Jamie McAnsh delivering a keynote on resilience and failure, sharing lessons learned from failure and the power to get back up

Lessons I Learned From Failure: Four Moments That Changed Everything

Failure is something most of us fear, avoid, or try to hide. But the lessons I learned from failure are the very reason I am still standing today. Success shows you what is possible. Failure teaches you who you are.

This blog is not about regret. It is about four moments when I failed, learned, and ultimately grew from them. Moments that shaped my values, my work, and my purpose.

Lessons I Learned From Failure in Chasing the Wrong Dream

One of my biggest failures was building See No Bounds. On paper, it looked like success. A global networking brand. International members. Recognition. Momentum.

But the reality was different.

I spent a huge amount of money trying to make it work. I chased the idea of success rather than what actually mattered to me. It was relentless hard work, emotionally draining, and deeply misaligned with where I wanted my life to go.

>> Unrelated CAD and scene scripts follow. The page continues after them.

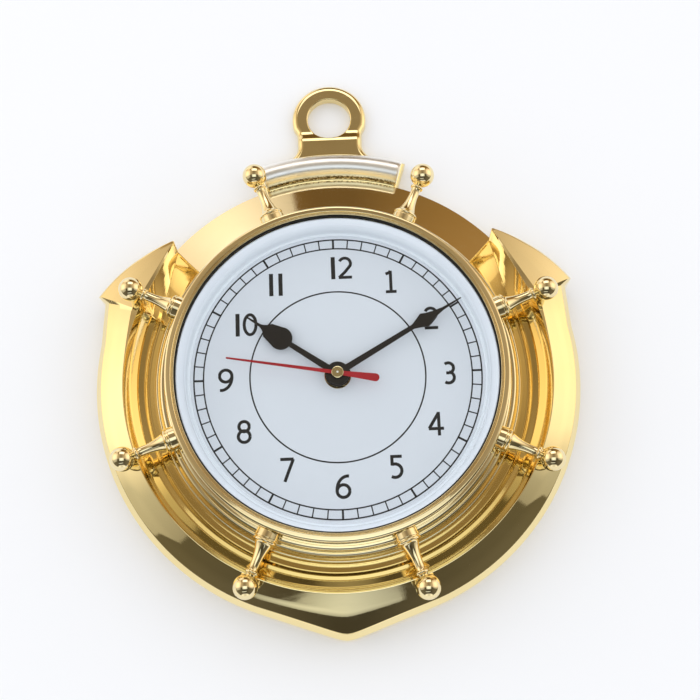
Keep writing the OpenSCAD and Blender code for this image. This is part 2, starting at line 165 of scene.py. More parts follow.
def add_loft(bm, rings, ring_closed=True, path_closed=False, pole_start=None, pole_end=None):
    """Skins a list of rings of equal length.

    An open end gets a fan to its pole, a flat cap if the pole is None, or nothing if it is False.
    """
    rows = [[bm.verts.new(p) for p in ring] for ring in rings]
    n = len(rows[0])
    last = n if ring_closed else n - 1
    pairs = list(zip(rows, rows[1:]))
    if path_closed:
        pairs.append((rows[-1], rows[0]))
    for a, b in pairs:
        for i in range(last):
            j = (i + 1) % n
            bm.faces.new((a[i], a[j], b[j], b[i]))
    for pole, end in ((pole_start, rows[0]), (pole_end, rows[-1])):
        if path_closed:
            continue
        if pole is None:
            bm.faces.new(end)
        elif pole is not False:
            tip = bm.verts.new(pole)
            for i in range(last):
                bm.faces.new((end[i], end[(i + 1) % n], tip))
    return rows


def lathe(name, profile, material, segments=360, **kw):
    """Ring turned from a closed (r, z) profile about the dial's axis."""
    bm = bmesh.new()
    rings = [[polar(p[0], 360 * i / segments, p[1]) for p in profile] for i in range(segments)]
    add_loft(bm, rings, path_closed=True)
    return finish_mesh(name, bm, material, **kw)


def add_turned(bm, profile, place, segments=96):
    """Solid of revolution from an open profile of (r, s) points that starts and ends on its axis.

    place(u, v, s) puts a point that is u, v from the axis and s along it.
    """
    rings = []
    for r, s in profile[1:-1]:
        rings.append([place(r * math.cos(TAU * i / segments), r * math.sin(TAU * i / segments), s)
                      for i in range(segments)])
    add_loft(bm, rings, pole_start=place(0, 0, profile[0][1]), pole_end=place(0, 0, profile[-1][1]))


def add_plate(bm, outline, z0, z1):
    """Flat plate between two heights from a closed outline of (x, y) points."""
    add_loft(bm, [[Vector((p[0], p[1], z0)) for p in outline], [Vector((p[0], p[1], z1)) for p in outline]])


# ---- Materials ----

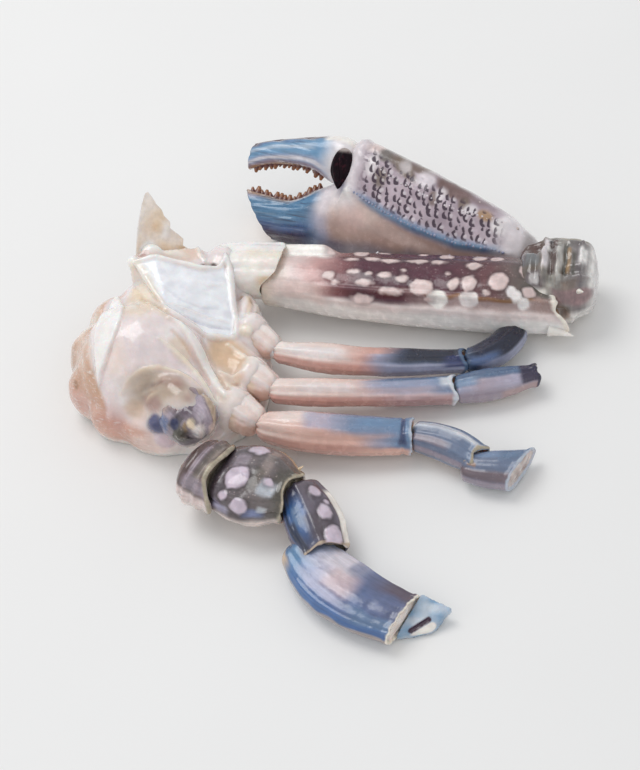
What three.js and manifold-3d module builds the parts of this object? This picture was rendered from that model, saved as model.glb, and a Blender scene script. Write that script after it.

The lessons I learned from failure here were painful but invaluable. Chasing money without purpose leads nowhere. What I did gain were connections, experience, and long-term learning that still serve me today. Expensive lessons, yes. But lessons I would not trade.

Lessons I Learned From Failure in Conforming to Fit In

Another failure came from doing jobs simply to conform. Joining the Army was one of those decisions. Not because the Army is wrong, but because it was wrong for me.

I do not conform easily. I never have. Being told who to be, how to think, and how to operate without questioning it does not sit with my values. I tried anyway, because that is what we are often told success looks like.

The lesson was clear. If conforming does not align with your values, it will cost you more than it gives you. Running my own business, doing work that feels right for me, is not just a career choice. It is the only environment where I thrive.

Lessons I Learned From Failure at School

When I was young, failure was something handed to me daily by others.

My maths teacher told me the only numbers I would ever make were the numbers in the benefits queue.
My English teacher told me I had no concept of the English language.
Every teacher I ever had told me I talked too much.

I chose not to listen.

  • I have never been on benefits.
  • I have never been unemployed in one degree or another.
  • I am now a global brand as a keynote speaker, honoured alongside some of the greatest names in the industry, including Top 10 Motivational Speakers 2025 and London’s Top Speakers 2025.

Not bad for the thick kid at the back of the class.

The lessons I learned from failure here were not about my ability as a student. They were about the responsibility of leadership. What teachers showed me was not my failing, but theirs. People will often blame others for their own limitations. That insight now shapes how I lead, speak, and advocate for inclusion.

Lessons I Learned From Failure to End My Life

My greatest failure was my failed attempt at my own life.

It is not easy to write that sentence. But it is an important one.

At my lowest point, I believed the world would be better without me. That failure saved my life. And it taught me the most powerful lesson of all. Getting back up is not about strength. It is about choice.

That moment reshaped everything. It gave purpose to my voice, depth to my work, and meaning to my message. It is why I speak so openly about resilience, mental health, and inclusion today.

Why Failure Is Where the Real Learning Lives

We all fear failure. But success only shows us what is possible. Failure teaches us how to adapt, how to align with our values, and how to stand back up when everything tells us to stay down.

  • Every failure I experienced gave me clarity.
  • Every setback sharpened my purpose.
  • Every moment of doubt strengthened my resolve.

This is the power of getting back up.